Source: src/opifex/deployment/kubernetes/__init__.py

Deployment Workflow

A typical end-to-end deployment:

  1. Enable required APIs:

    gcloud services enable container.googleapis.com compute.googleapis.com
    

  2. Build and push the container image to GCR or Artifact Registry (see Container Image)

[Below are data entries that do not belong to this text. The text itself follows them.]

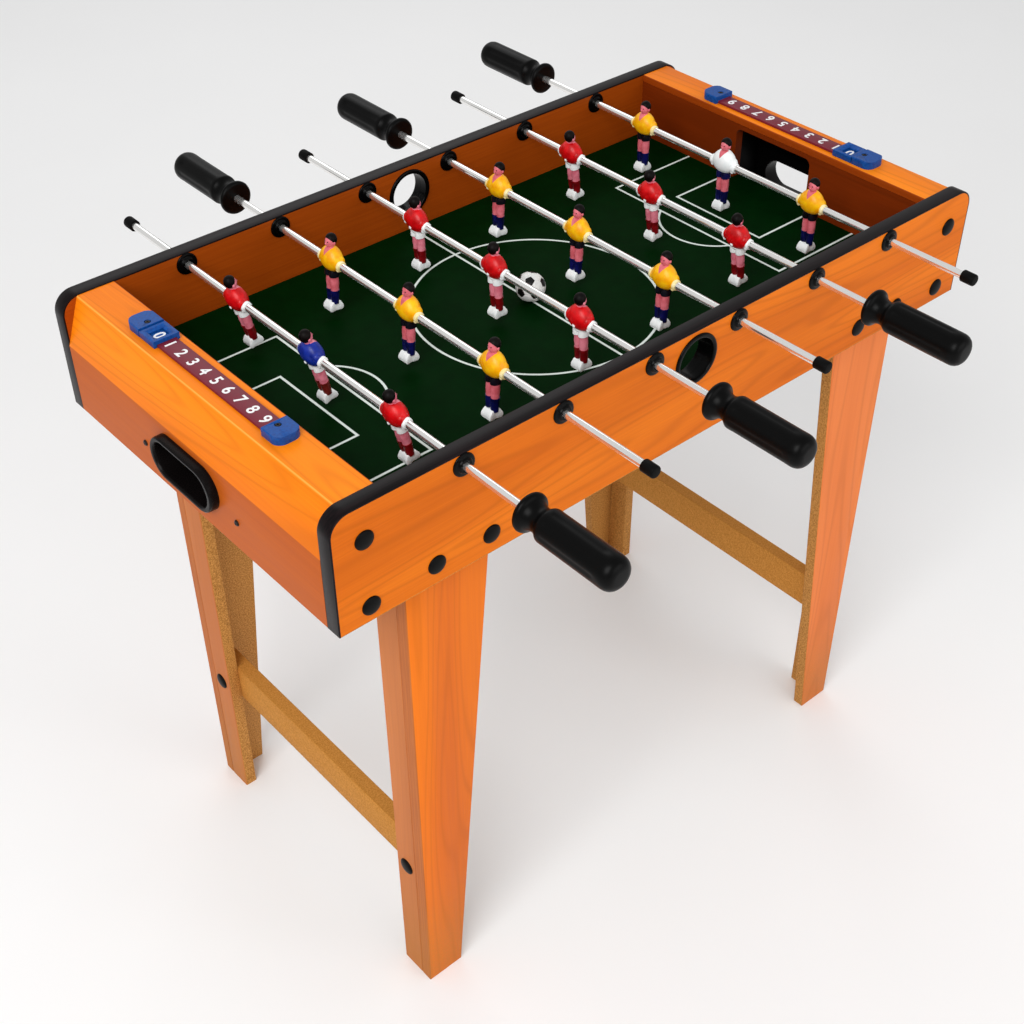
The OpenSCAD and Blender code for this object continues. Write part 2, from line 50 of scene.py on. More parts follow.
def lamp(name, place, aim, width, height, watts):
    """A broad soft light that hangs at its place and shines at its aim."""
    light = bpy.data.lights.new(name, "AREA")
    light.shape = "RECTANGLE"
    light.size = width
    light.size_y = height
    light.energy = watts
    holder = bpy.data.objects.new(name, light)
    holder.location = place
    holder.rotation_euler = (Vector(aim) - Vector(place)).to_track_quat("-Z", "Y").to_euler()
    bpy.context.scene.collection.objects.link(holder)


lamp("key_light", (-1.9, -1.0, 2.3), (0, 0, 0.5), 1.5, 1.5, 46)
lamp("front_light", (0.5, -2.6, 1.2), (0, 0, 0.4), 2.2, 1.6, 19)
lamp("back_light", (1.0, 2.1, 2.2), (0, 0, 0.5), 1.8, 1.2, 10)

room_light = 0.62
world = bpy.data.worlds.new("studio")
world.use_nodes = True
world.node_tree.nodes["Background"].inputs["Color"].default_value = (1, 1, 1, 1)
world.node_tree.nodes["Background"].inputs["Strength"].default_value = room_light
bpy.context.scene.world = world
bpy.context.scene.view_settings.view_transform = "Standard"

lens = bpy.data.cameras.new("camera")
lens.lens = 53.18
lens.clip_end = 50
camera = bpy.data.objects.new("camera", lens)
sight = Vector((0.50167, 0.58276, -0.63931))
across = Vector((0.75516, -0.65552, -0.00497))
across = (across - across.dot(sight) * sight / sight.length_squared).normalized()
upward = across.cross(sight).normalized()
camera.matrix_world = Matrix((across, upward, -sight.normalized())).transposed().to_4x4()
camera.location = (-0.74027, -0.82777, 1.22524)
bpy.context.scene.collection.objects.link(camera)
bpy.context.scene.camera = camera


def tint(code):
    """Turns a paint code such as e66a10 into the linear colour that a shader takes."""
    parts = [int(code[i:i + 2], 16) / 255 for i in (0, 2, 4)]
    return tuple(c / 12.92 if c <= 0.04045 else ((c + 0.055) / 1.055) ** 2.4 for c in parts)


class Value:
    """A shader socket that takes Python arithmetic; each operation adds its Math node."""

    def __init__(self, finish, socket):
        self.finish = finish
        self.socket = socket

    def math(self, operation, *inputs):
        return self.finish.node("ShaderNodeMath", {"operation": operation}, dict(enumerate(inputs)))

    def __add__(self, other):
        return self.math("ADD", self, other)

    def __sub__(self, other):
        return self.math("SUBTRACT", self, other)

    def __rsub__(self, other):
        return self.math("SUBTRACT", other, self)

    def __mul__(self, other):
        return self.math("MULTIPLY", self, other)

    def __truediv__(self, other):
        return self.math("DIVIDE", self, other)

    def __abs__(self):
        return self.math("ABSOLUTE", self)

    __radd__ = __add__
    __rmul__ = __mul__

    def __pow__(self, power):
        return self.math("POWER", self, power)

    def sine(self):
        return self.math("SINE", self)

    def root(self):
        return self.math("SQRT", self)

    def over(self, edge, soft=0.0003):
        """1 where the value is above the edge and 0 below it, with a soft step between."""
        return self.finish.node("ShaderNodeMapRange", {"interpolation_type": "SMOOTHSTEP"},
                                {0: self, 1: edge - soft, 2: edge + soft})

    def either(self, other):
        return self.math("MAXIMUM", self, other)

    def both(self, other):
        return self.math("MINIMUM", self, other)


class Finish:
    """A procedural material worked out from the coordinates of the object that it is on."""

    def __init__(self, name, roughness=0.5, metallic=0.0, shine=0.2):
        self.material = bpy.data.materials.new(name)
        self.material.use_nodes = True
        self.tree = self.material.node_tree
        self.shader = self.tree.nodes["Principled BSDF"]
        self.shader.inputs["Roughness"].default_value = roughness
        self.shader.inputs["Metallic"].default_value = metallic
        self.shader.inputs["Specular IOR Level"].default_value = shine
        self.place = self.node("ShaderNodeTexCoord", {}, {}, "Object")
        self.x, self.y, self.z = (self.node("ShaderNodeSeparateXYZ", {}, {0: self.place}, axis)
                                  for axis in "XYZ")

    def feed(self, socket, value):
        """Links a value to a socket, or sets the socket to a plain number or colour."""
        if isinstance(value, Value):
            self.tree.links.new(value.socket, socket)
        elif socket.type == "RGBA":
            socket.default_value = (*value, 1)
        else:
            socket.default_value = value

    def node(self, kind, settings, inputs, output=0):
        """Adds a node: its settings first, then what its sockets take."""
        made = self.tree.nodes.new(kind)
        for setting, choice in settings.items():
            if setting == "stops":
                while len(made.color_ramp.elements) < len(choice):
                    made.color_ramp.elements.new(1)
                for stop, (position, colour) in zip(made.color_ramp.elements, choice):
                    stop.position = position
                    stop.color = (*colour, 1)
            else:
                setattr(made, setting, choice)
        for socket, value in inputs.items():
            self.feed(made.inputs[socket], value)
        return Value(self, made.outputs[output])

    def noise(self, scale, stretch=(1, 1, 1), shift=(0, 0, 0), detail=3, warp=0.0):
        spot = self.node("ShaderNodeMapping", {}, {"Vector": self.place, "Location": shift, "Scale": stretch})
        return self.node("ShaderNodeTexNoise", {},
                         {"Vector": spot, "Scale": scale, "Detail": detail, "Distortion": warp})

    def mix(self, amount, below, above):
        return self.node("ShaderNodeMix", {"data_type": "RGBA"}, {0: amount, 6: below, 7: above}, 2)

    def ramp(self, amount, *stops):
        return self.node("ShaderNodeValToRGB", {"stops": stops}, {0: amount})

    def colour(self, value):
        self.feed(self.shader.inputs["Base Color"], value)

    def roughness(self, value):
        self.feed(self.shader.inputs["Roughness"], value)

    def relief(self, height, strength=0.2, depth=0.0005):
        self.feed(self.shader.inputs["Normal"], self.node(
            "ShaderNodeBump", {}, {"Height": height, "Strength": strength, "Distance": depth}))


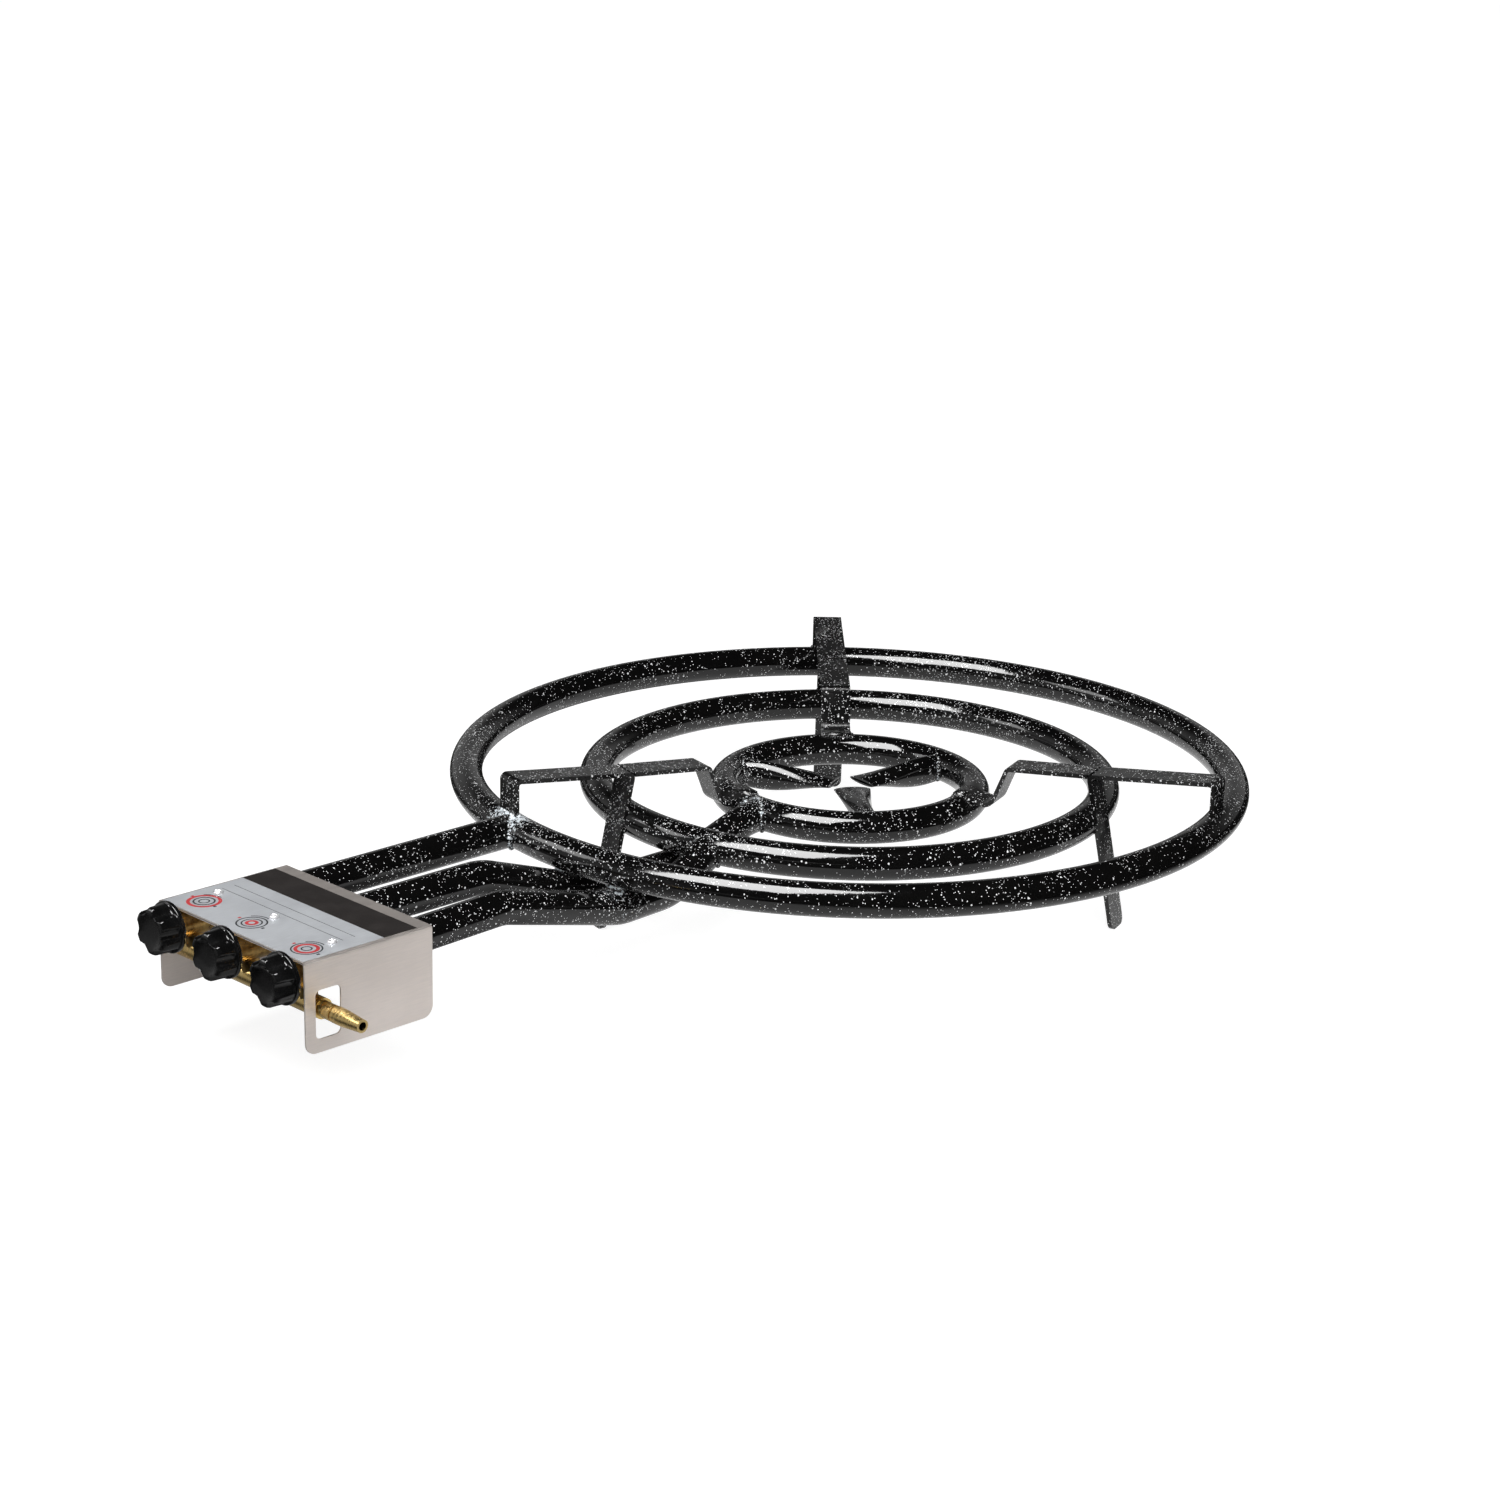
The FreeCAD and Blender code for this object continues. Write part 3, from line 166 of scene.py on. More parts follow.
def ramp(tree, value, low, high, to_low=0.0, to_high=1.0, smooth=True):
    """Turn a range of values into another, with soft ends."""
    made = add(tree, "ShaderNodeMapRange",
               {"Value": value, "From Min": low, "From Max": high,
                "To Min": to_low, "To Max": to_high},
               interpolation_type="SMOOTHSTEP" if smooth else "LINEAR")
    return made.outputs["Result"]


def noise(tree, where, scale, detail, roughness=0.5):
    """A noise texture's value at a place."""
    return add(tree, "ShaderNodeTexNoise", {"Vector": where, "Scale": scale, "Detail": detail,
                                            "Roughness": roughness}).outputs["Fac"]


def bumped(tree, strength, distance, height, below=None):
    """The normal of a Bump node, on top of another bump where one is given."""
    inputs = {"Strength": strength, "Distance": distance, "Height": height}
    if below is not None:
        inputs["Normal"] = below
    return add(tree, "ShaderNodeBump", inputs).outputs[0]


def blend_colours(tree, share, first, second):
    """Mix two colours by a share from 0 to 1."""
    made = add(tree, "ShaderNodeMix", data_type="RGBA")
    for number, value in ((0, share), (6, first), (7, second)):
        feed(tree, made.inputs[number], (*value, 1.0) if isinstance(value, tuple) else value)
    return made.outputs[2]


def new_group(name, tree_type, inputs, outputs):
    """A node group with named sockets, and its input and output nodes."""
    made = bpy.data.node_groups.new(name, tree_type)
    for in_out, sockets in (("INPUT", inputs), ("OUTPUT", outputs)):
        for label, kind in sockets.items():
            made.interface.new_socket(name=label, in_out=in_out, socket_type="NodeSocket" + kind)
    return made, made.nodes.new("NodeGroupInput"), made.nodes.new("NodeGroupOutput")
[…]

  3. Generate GCP infrastructure using GCPDeploymentManager.export_terraform_config() and apply with Terraform

  4. Configure kubectl for your GKE cluster:

    gcloud container clusters get-credentials opifex-cluster --zone us-central1-a
    

  5. Install NVIDIA GPU device plugin (for GPU node pools):

    kubectl apply -f https://raw.githubusercontent.com/GoogleCloudPlatform/container-engine-accelerators/master/nvidia-driver-installer/cos/daemonset-preloaded.yaml
    

  6. Generate and apply K8s manifests:

    python -c "
    from pathlib import Path
    from opifex.deployment.kubernetes import ManifestGenerator
    gen = ManifestGenerator('opifex', 'opifex-api', 'gcr.io/<PROJECT_ID>/opifex:latest')
    gen.export_all_manifests(Path('./k8s-manifests'), replicas=3, service_port=8080)
    "
    
    kubectl create namespace opifex
    kubectl apply -f k8s-manifests/
    

  7. Verify the deployment:

    kubectl get pods -n opifex
    kubectl logs -l app=opifex-api -n opifex
    

Monitoring

GCPDeploymentManager.generate_monitoring_config() produces:

  • Notification channels: email-based alert routing
  • Alert policies: High CPU (>80% for 5 minutes) and high memory (>90% for 5 minutes) on k8s_container resources

The FastAPI server also exposes a /metrics endpoint returning request count, average latency, throughput, and uptime.

For GCP-native monitoring:

# Set up log-based metrics
gcloud logging metrics create opifex_errors \
    --description="Opifex application errors" \
    --log-filter='resource.type="k8s_container" AND severity="ERROR"'

Troubleshooting

GKE Cluster Access

# Verify authentication
gcloud auth list

# Update kubeconfig
gcloud container clusters get-credentials opifex-cluster --zone us-central1-a

# Check nodes are ready
kubectl get nodes -o wide

GPU Not Available in Pods

# Check GPU node pool exists
gcloud container node-pools list --cluster=opifex-cluster --zone=us-central1-a

# Verify NVIDIA device plugin is running
kubectl get pods -n kube-system -l k8s-app=nvidia-gpu-device-plugin

# Check GPU allocation on nodes
kubectl describe nodes | grep -A5 "nvidia.com/gpu"

# Verify JAX sees GPU inside a pod
kubectl exec -it <pod-name> -n opifex -- python -c "import jax; print(jax.devices())"

Quota Issues

# Check project quotas
gcloud compute project-info describe --project=<PROJECT_ID>

# Check regional GPU quota
gcloud compute regions describe us-central1 --project=<PROJECT_ID>

Container Image Issues

# Test image locally before pushing
docker run --rm opifex:latest python -c "import opifex; print('OK')"

# Authenticate to GCR
gcloud auth configure-docker